Светлана приложила ему трубку к уху, и он прижал ее плечом.
— С вами говорит инструктор обкома партии Гаврилин, — услышал он басовитый мужской голос. — Извините за беспокойство во время отпуска, но у меня важное дело.
— Слушаю вас.
— Послезавтра на заводе сельхозмашин состоится расширенное заседание парткома. На нем будет присутствовать секретарь обкома Рюмин. Мы хотим попросить вас подробней ознакомить членов парткома с результатами расследования дела Чепурновой.
— Я… — растерялся Вершинин. — Видите ли, мне надо посовето…
— С Николаем Николаевичем Аверкиным вопрос о вашем участии согласован, — прервал его инструктор. — Слово теперь за вами.
— Пожалуйста, я согласен.
— Хорошо. Тогда послезавтра в шестнадцать ноль-ноль.
В зале находились человек тридцать. В первую минуту Вершинину показалось, что знакомых среди них нет, но затем он заметил Охочего. Тот легонько кивнул ему головой и показал на пустой стул рядом. Усаживаясь, Вячеслав поймал на себе ускользающий взгляд Лубенчикова, сидевшего почему-то не в центре стола президиума, а с краю. Люди тихо переговаривались между собой. Кое-кто с любопытством посмотрел на постороннего человека. Чувствовалось, что собравшиеся кого-то ждали.
— Как отдохнули? — полушепотом спросил Охочий.
— Пока еще отдыхаю, впечатлениями делиться рано.
— А у нас вот такие события. Сегодня будем обсуждать новый состав парткома — отчетно-перевыборное собрание на носу.
— А кого ждут?
— Мартьянова и кого-то из обкомовских. Они вот-вот приедут.
Дверь открылась вскоре после его слов. Первым показался невысокий коренастый человек, которого поспешивший навстречу Лубенчиков повел в президиум. Вошедший на ходу приветливо поклонился присутствующим. Следом за ним появились Мартьянов и Раух.
— Секретарь обкома Рюмин, — шепнул Вершинину Охочий. — Вот так уровень. Он курирует промышленность области.
— А где сейчас Кулешов? Какова его судьба?
— Игорь Арсентьевич выписался из больницы недели три назад. Теперь долечивается в санатории в Кисловодске.
— Ну, и как же дальше?
— А я откуда знаю? — неопределенно пожал плечами Охочий. — Начальству виднее.
Между тем вошедшие расселись по своим местам. В зале установилась тишина. Только Мартьянов и Рюмин тихо переговаривались между собой. Встал Лубенчиков.
— Товарищи! — сказал он. — Разрешите считать расширенное заседание парткома открытым. Слово предоставляется члену парткома Охочему Константину Сергеевичу.
Вершинин удивленно посмотрел в президиум.
«Почему выступает Охочий; а не секретарь парткома?» — подумал он.

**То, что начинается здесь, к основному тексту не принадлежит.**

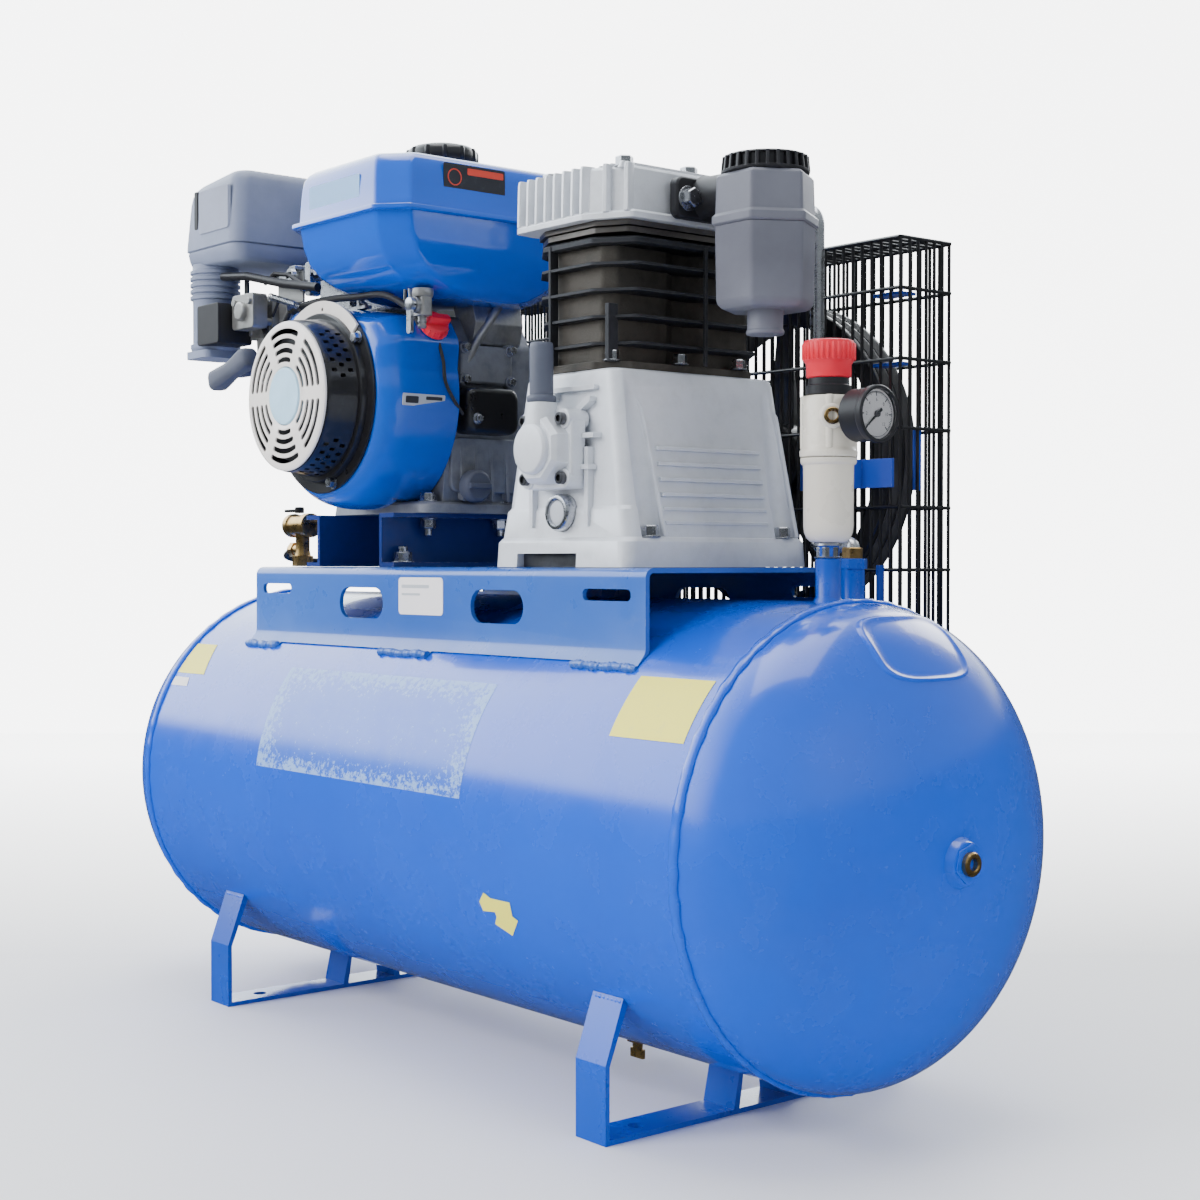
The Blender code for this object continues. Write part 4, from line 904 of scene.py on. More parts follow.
for k, (x, y) in enumerate(product(RAIL_X, (-52.0, 32.0))):
    piece(f"engine_bolt_{k}", stud(x, y, 491.4, 475.8), ZINC, bevel=0.35)
for k, (x, y) in enumerate(product(RAIL_X, (-80.0, 90.0))):
    nut = join(hexbolt(15.0, 9.0),
               lathe([(8.5, 4.6), (14, 4.6), (15, 3.6), (15, 0)], 0, 0, "z", 18))
    piece(f"rail_bolt_{k}", moved(nut, x, y, 434.4), ZINC, bevel=0.35)

# ------------------------------------------------------------ engine crankcase
ENGINE_BASE = 480.3
CRANKCASE = [(-228, ENGINE_BASE + 8), (-84, ENGINE_BASE + 8), (-80, ENGINE_BASE + 40), (-80, 640),
             (-98, 668), (-180, 668), (-212.5, 654.8), (-242.0, 591.3), (-236, 560)]    # x, z
CRANKCASE_RADII = [4, 5, 10, 12, 12, 10, 8, 8, 8]
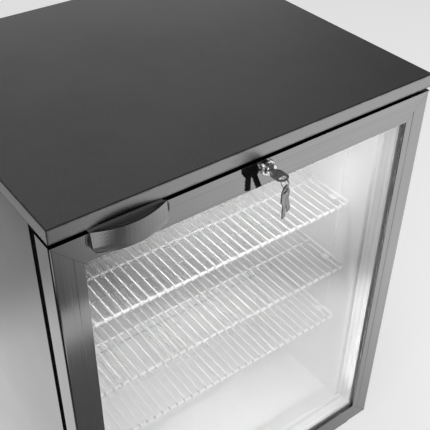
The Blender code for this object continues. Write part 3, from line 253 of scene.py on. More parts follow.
behind = ground.math("MULTIPLY", behind, ground.step(across, -0.85, -0.68, LEFT_FLOOR, 1.0))
past_face = ground.step(along, -0.15, 0.35)
tone = ground.math("MULTIPLY_ADD", past_face, ground.math("SUBTRACT", behind, cloth), cloth)
print("cloth drawn")

# %% [markdown]
# Clear glass mirrors too, and at this angle it shows the floor a little further out. Two pale cards
# there, which only perfectly sharp mirror rays see, lay the milky veil over the shelves that a glass
# door has in a bright room. The camera sees none of this, and neither does a ray that only passes
# through glass.

# %% Cards for the glass, and the floor's surface
FLOOR_LIFT = 0.36  # added where the camera sees the floor, so that the sweep comes out pale
MIRROR_GAIN = 1.6  # how much brighter the whole mirrored floor is than its drawing
UPPER_GLOW = 2.25  # of the card that shows in the upper part of the glass
LOWER_GLOW, LOWER_REST = 1.30, 0.10  # of the one in the lower part, and beyond its edge
HORIZON_TONE = 0.15  # the share of every tone that is left far out
upper_card = ground.math("MULTIPLY_ADD", across, -0.03, along)
upper_card = ground.step(upper_card, -0.80, -0.33, UPPER_GLOW, 0.0)
upper_card = ground.math("MULTIPLY", upper_card, ground.step(across, -0.03, 0.50, 0.0, 1.0))
lower_card = ground.math("MULTIPLY_ADD", across, -0.55, along)
lower_card = ground.step(lower_card, -0.82, -0.59, LOWER_REST, LOWER_GLOW)
cards = ground.math("ADD", upper_card, lower_card)
path = ground.add("LightPath").outputs
in_glass = ground.math("SUBTRACT", ground.math("DIVIDE", cards, MIRROR_GAIN), tone)
tone = ground.math("MULTIPLY_ADD", path["Is Singular Ray"], in_glass, tone)
away = ground.vector("LENGTH", ground.add("TexCoord").outputs["Object"])
tone = ground.math("MULTIPLY", tone, ground.step(away, 2.1, 3.2, 1.0, HORIZON_TONE))
glow = ground.add("Emission", {"Strength": ground.math("MULTIPLY", tone, MIRROR_GAIN)}).outputs[0]
lift = ground.add("Emission", {"Strength": FLOOR_LIFT}).outputs[0]
lit = ground.add("AddShader", {0: shader.outputs[0], 1: lift}).outputs[0]
plain = straight(ground, path)
seen = ground.add("MixShader", {0: plain, 1: shader.outputs[0], 2: lit}).outputs[0]
by_mirror = ground.math("MULTIPLY", path["Is Glossy Ray"], ground.math("SUBTRACT", 1.0, plain))
mix = ground.add("MixShader", {0: by_mirror, 1: seen, 2: glow}).outputs[0]
ground.fill(paint.node_tree.nodes["Material Output"].inputs["Surface"], mix)
print("cards laid")

# %% [markdown]
# Two softboxes stand left and right of the camera and one hangs overhead. The one overhead isn't
# mirrored, because the lid would show it as a white patch.


# %% Lamps
def softbox(name, at, aim, width, tall, watts, mirrored=True, spread=180):
    """A rectangular lamp that faces a point."""
    data = bpy.data.lights.new(name, "AREA")
    data.shape = "RECTANGLE"
    data.size, data.size_y = width, tall
    data.energy = watts
    data.spread = math.radians(spread)
    lamp = bpy.data.objects.new(name, data)
    lamp.location = at
    lamp.rotation_euler = (Vector(aim) - Vector(at)).to_track_quat("-Z", "Y").to_euler()
    lamp.visible_glossy = mirrored
    bpy.context.scene.collection.objects.link(lamp)
    return lamp


softbox("lamp_left", (-2.6, -1.8, 2.4), (0, 0, 0.6), 1.6, 1.6, 26)
softbox("lamp_right", (2.4, -1.9, 2.2), (0, 0, 0.5), 1.6, 1.6, 20)
softbox("lamp_over", (0.3, 0.4, 3.2), (0, 0, 0.6), 2.4, 2.4, 18, mirrored=False)
print("lamps hung")

# %% [markdown]
# ## Shared effects
# Three things happen on nearly every surface of an appliance: a rolled or moulded texture varies the
# colour, the shine and the relief, dust settles on what faces up, and folded edges look different from
# the sheet. Each is one node group, so that every material can place it with its own numbers.


# %% Node groups
def new_group(name, inputs, outputs):
    """An empty group with its sockets; returns its graph and its two end nodes."""
    tree = bpy.data.node_groups.new(name, "ShaderNodeTree")
    for label, kind in outputs:
        tree.interface.new_socket(name=label, in_out="OUTPUT", socket_type="NodeSocket" + kind)
    for label, kind, value in inputs:
        socket = tree.interface.new_socket(name=label, in_out="INPUT", socket_type="NodeSocket" + kind)
        socket.default_value = value
    inside = Graph(tree)
    entry = tree.nodes.new("NodeGroupInput")
    leave = tree.nodes.new("NodeGroupOutput")
    return inside, entry.outputs, leave.inputs


UNIT = (1.0, 1.0, 1.0)
print("groups can be made")

# %% [markdown]
# ### Texture
# The texture is plain noise on the object's own coordinates. Pulled out along one axis, the same noise
# becomes grain, so one group serves both orange peel and brushed metal.

# %% Texture group
inside, given, out = new_group(
    "texture",
    [("Scale", "Float", 10.0), ("Stretch", "Vector", UNIT), ("Detail", "Float", 2.0)],
    [("Value", "Float")],
)
where = inside.vector("MULTIPLY", inside.add("TexCoord").outputs["Object"], given["Stretch"])
noise = inside.add("TexNoise", {"Vector": where, "Scale": given["Scale"], "Detail": given["Detail"]})
inside.fill(out["Value"], noise.outputs["Fac"])
print("texture group ready")

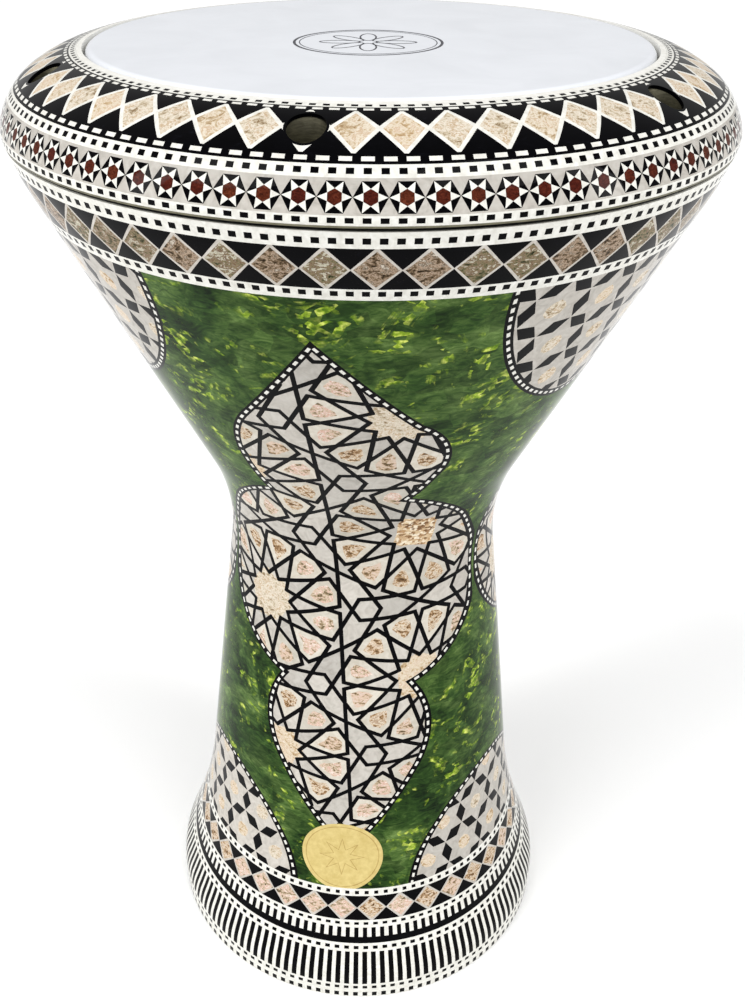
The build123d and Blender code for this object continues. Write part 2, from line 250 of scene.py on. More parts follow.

Тот же вопрос отразился и на лицах большинства собравшихся. Лубенчиков сел и невидящим взглядом уставился на противоположную стенку.
— За прошедший год в жизни нашей парторганизации произошло много событий, — начал Охочий, заметно волнуясь.
Листы плотной бумаги в его руках казались папиросными, Вершинин слушал, как, оперируя цифрами и и техническими терминами, Константин Сергеевич освещал производственную деятельность завода. Рюмин опять повернулся к Мартьянову и о чем-то спросил. Тот пошарил глазами по залу и, заметив Вячеслава, кивком головы поздоровался с ним. Затем он тихо сказал что-то Рюмину, и секретарь обкома тоже посмотрел в его сторону. Вершинин понял, что стал объектом внимания начальства, однако демонстративно отвернулся. Он не любил, когда его разглядывали.